Words Sourced from English

Words sourced primarily from English are rendered in Globasa based on the following rule of thumb: If an English phoneme can be rendered faithfully with Globasa's inventory, pronunciation is favored. Otherwise, the Globasa form favors the English spelling. Caveats: /oʊ/, as in post, note and boat, is rendered as ⟨o⟩; /ʊ/, as in foot, is rendered as ⟨u⟩; /z/ as in visit is rendered as ⟨s⟩. To further illustrate:

Spelling is favored for so-called short vowels as well as for single vowels reduced to /ə/: Alaska, Nevada, Misisipi, Boston, Konetikut, etc.
Spelling is favored for ⟨er⟩, ⟨ir⟩ and ⟨ur⟩ pronounced as /ɜr/: hamburger (hamburger), hamuster (hamster), eskirti (skirt), etc.
Spelling is favored for ⟨au⟩: Awgusta (Augusta)
Pronunciation is favored for most vowel clusters: Finiks (Phoenix), Wudrow (Woodrow), Tenesi (Tennessee)
Pronunciation is favored for ⟨are⟩: Delawer (Delaware)
Pronunciation is favored for so-called long vowels, except for long o, in which case spelling is favored: beykon (bacon), eskeyti (skate), Aydaho (Idaho), Yuta (Utah); long o: Ohayo (Ohio), etc.
Pronunciation is favored for most consonants, except s when pronounced as /z/, in which case spelling is favored: Misuri (Missouri)

Words Sourced from Mandarin

Words sourced from Mandarin are typically blended with their Japanese, Korean and Vietnamese forms.
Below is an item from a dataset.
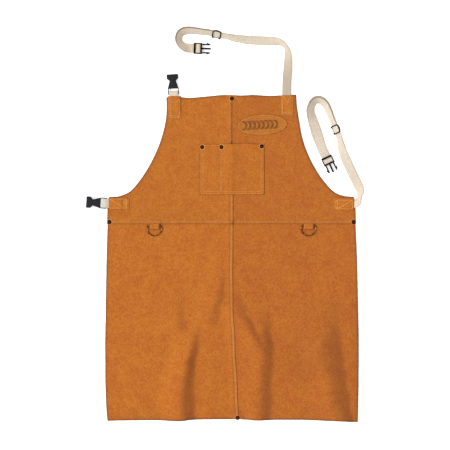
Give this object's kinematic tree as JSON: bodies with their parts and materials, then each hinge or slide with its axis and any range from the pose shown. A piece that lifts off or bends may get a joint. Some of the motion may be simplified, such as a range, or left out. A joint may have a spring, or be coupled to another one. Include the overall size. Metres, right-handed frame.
{
  "type": "welding apron",
  "caption": "Suede leather welding apron with a bib, divided chest pocket, D-rings and adjustable webbing neck and waist straps with side-release buckles.",
  "frame": {"origin": "where the centre seam crosses the waist seam, on the leather's back face", "axes": "+X to the right seen from the front, +Y from the hem towards the bib, +Z out of the front; the apron lies flat on z = 0"},
  "size_m": [0.7824, 1.1085, 0.0313],
  "materials": {
    "hide": "rough suede",
    "strap_web": "woven, matt",
    "buckle": "moulded",
    "ring_wire": "antiqued",
    "rivet": "dark japanned"
  },
  "bodies": {
    "apron": {"bib_left": "hide", "bib_right": "hide", "skirt_left": "hide", "skirt_right": "hide", "chest_pocket": "hide", "oval_badge": "hide", "neck_tab_left": "hide", "neck_tab_right": "hide", "waist_tab_left": "hide", "waist_tab_right": "hide", "ring_loop_left": "hide", "ring_loop_right": "hide", "rivet_caps": "rivet", "rivet_posts": "rivet", "neck_short_strap": "strap_web", "waist_short_strap": "strap_web", "neck_strap_root": "strap_web", "waist_strap_root": "strap_web"},
    "ring_left": {"d_ring_left": "ring_wire"},
    "ring_right": {"d_ring_right": "ring_wire"},
    "neck_socket": {"neck_buckle_socket": "buckle"},
    "waist_socket": {"waist_buckle_socket": "buckle"},
    "neck_webbing": {"neck_strap": "strap_web", "neck_strap_loop": "strap_web"},
    "waist_webbing": {"waist_strap": "strap_web", "waist_strap_loop": "strap_web"},
    "neck_adjuster": {"neck_slider": "buckle"},
    "waist_adjuster": {"waist_slider": "buckle"},
    "neck_plug": {"neck_buckle_plug": "buckle", "neck_plug_webbing": "strap_web"},
    "waist_plug": {"waist_buckle_plug": "buckle", "waist_plug_webbing": "strap_web"},
    "neck_arm_left": {"neck_plug_arm_left": "buckle"},
    "neck_arm_right": {"neck_plug_arm_right": "buckle"},
    "waist_arm_left": {"waist_plug_arm_left": "buckle"},
    "waist_arm_right": {"waist_plug_arm_right": "buckle"}
  },
  "joints": [
    {"name": "ring_left_swing", "type": "hinge", "parent": "apron", "child": "ring_left", "pos_m": [-0.217, -0.01, 0.0046], "axis": [-1, 0, 0], "range_deg": [0, 170]},
    {"name": "ring_right_swing", "type": "hinge", "parent": "apron", "child": "ring_right", "pos_m": [0.217, -0.01, 0.0046], "axis": [-1, 0, 0], "range_deg": [0, 170]},
    {"name": "neck_socket_pivot", "type": "hinge", "parent": "apron", "child": "neck_socket", "pos_m": [-0.163, 0.3604, 0.00475], "axis": [0.9976, 0.0698, 0], "range_deg": [0, 135]},
    {"name": "waist_socket_pivot", "type": "hinge", "parent": "apron", "child": "waist_socket", "pos_m": [-0.3534, 0.0525, 0.00475], "axis": [0.0698, 0.9976, 0], "range_deg": [0, 135]},
    {"name": "neck_strap_lift", "type": "hinge", "parent": "apron", "child": "neck_webbing", "pos_m": [0.1555, 0.3562, 0.0009], "axis": [1, 0, 0], "range_deg": [0, 90]},
    {"name": "waist_strap_lift", "type": "hinge", "parent": "apron", "child": "waist_webbing", "pos_m": [0.3598, 0.0717, 0], "axis": [0.309, 0.9511, 0], "range_deg": [0, 60]},
    {"name": "neck_adjuster_slide", "type": "slide", "parent": "neck_webbing", "child": "neck_adjuster", "axis": [-0.9791, 0.2033, 0], "range_m": [-0.01, 0.01]},
    {"name": "waist_adjuster_slide", "type": "slide", "parent": "waist_webbing", "child": "waist_adjuster", "axis": [-0.3773, 0.9261, 0], "range_m": [-0.01, 0.01]},
    {"name": "neck_plug_pivot", "type": "hinge", "parent": "neck_webbing", "child": "neck_plug", "pos_m": [-0.1081, 0.48956, 0.00365], "axis": [-0.0349, -0.9994, 0], "range_deg": [0, 95]},
    {"name": "waist_plug_pivot", "type": "hinge", "parent": "waist_webbing", "child": "waist_plug", "pos_m": [0.26572, 0.18522, 0.00365], "axis": [-0.9011, -0.4337, 0], "range_deg": [0, 95]},
    {"name": "neck_arm_left_squeeze", "type": "hinge", "parent": "neck_plug", "child": "neck_arm_left", "pos_m": [-0.08241, 0.50027, 0.004], "axis": [0, 0, -1], "range_deg": [0, 8], "stiffness_Nm_per_rad": 1.4},
    {"name": "neck_arm_right_squeeze", "type": "hinge", "parent": "neck_plug", "child": "neck_arm_right", "pos_m": [-0.08322, 0.47709, 0.004], "axis": [0, 0, 1], "range_deg": [0, 8], "stiffness_Nm_per_rad": 1.4},
    {"name": "waist_arm_left_squeeze", "type": "hinge", "parent": "waist_plug", "child": "waist_arm_left", "pos_m": [0.28714, 0.16745, 0.004], "axis": [0, 0, -1], "range_deg": [0, 8], "stiffness_Nm_per_rad": 1.4},
    {"name": "waist_arm_right_squeeze", "type": "hinge", "parent": "waist_plug", "child": "waist_arm_right", "pos_m": [0.26624, 0.15739, 0.004], "axis": [0, 0, 1], "range_deg": [0, 8], "stiffness_Nm_per_rad": 1.4}
  ]
}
An attempt is usually made to simplify Mandarin phonotactics when supported by the other East Asian languages, particularly Japanese.
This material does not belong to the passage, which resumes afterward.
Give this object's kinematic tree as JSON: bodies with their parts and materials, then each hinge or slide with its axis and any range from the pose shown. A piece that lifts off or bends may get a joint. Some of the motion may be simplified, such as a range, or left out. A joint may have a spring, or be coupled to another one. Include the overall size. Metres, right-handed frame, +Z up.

Pinyin -ang is often rendered as ⟨o⟩ in Globasa, as seen in Japanese.
A consonant plus glide is often reduced to a consonant.
Likewise, diphthongs are often reduced to a simple vowel.

Words Sourced from Arabic

The diphthong /au̯/ is often reduced to ⟨o⟩, as seen in Swahili or Persian: soti, etc.
The diphthong /aj/ is sometimes reduced to ⟨e⟩, as seen in Swahili: rehani, etc.
Unless there is a different naturalistic option supported by Persian, Swahili, Turkish, Indonesian or Hindi, noun/verb words sourced from Arabic typically end in -u, as seen in the present tense of Arabic verbs.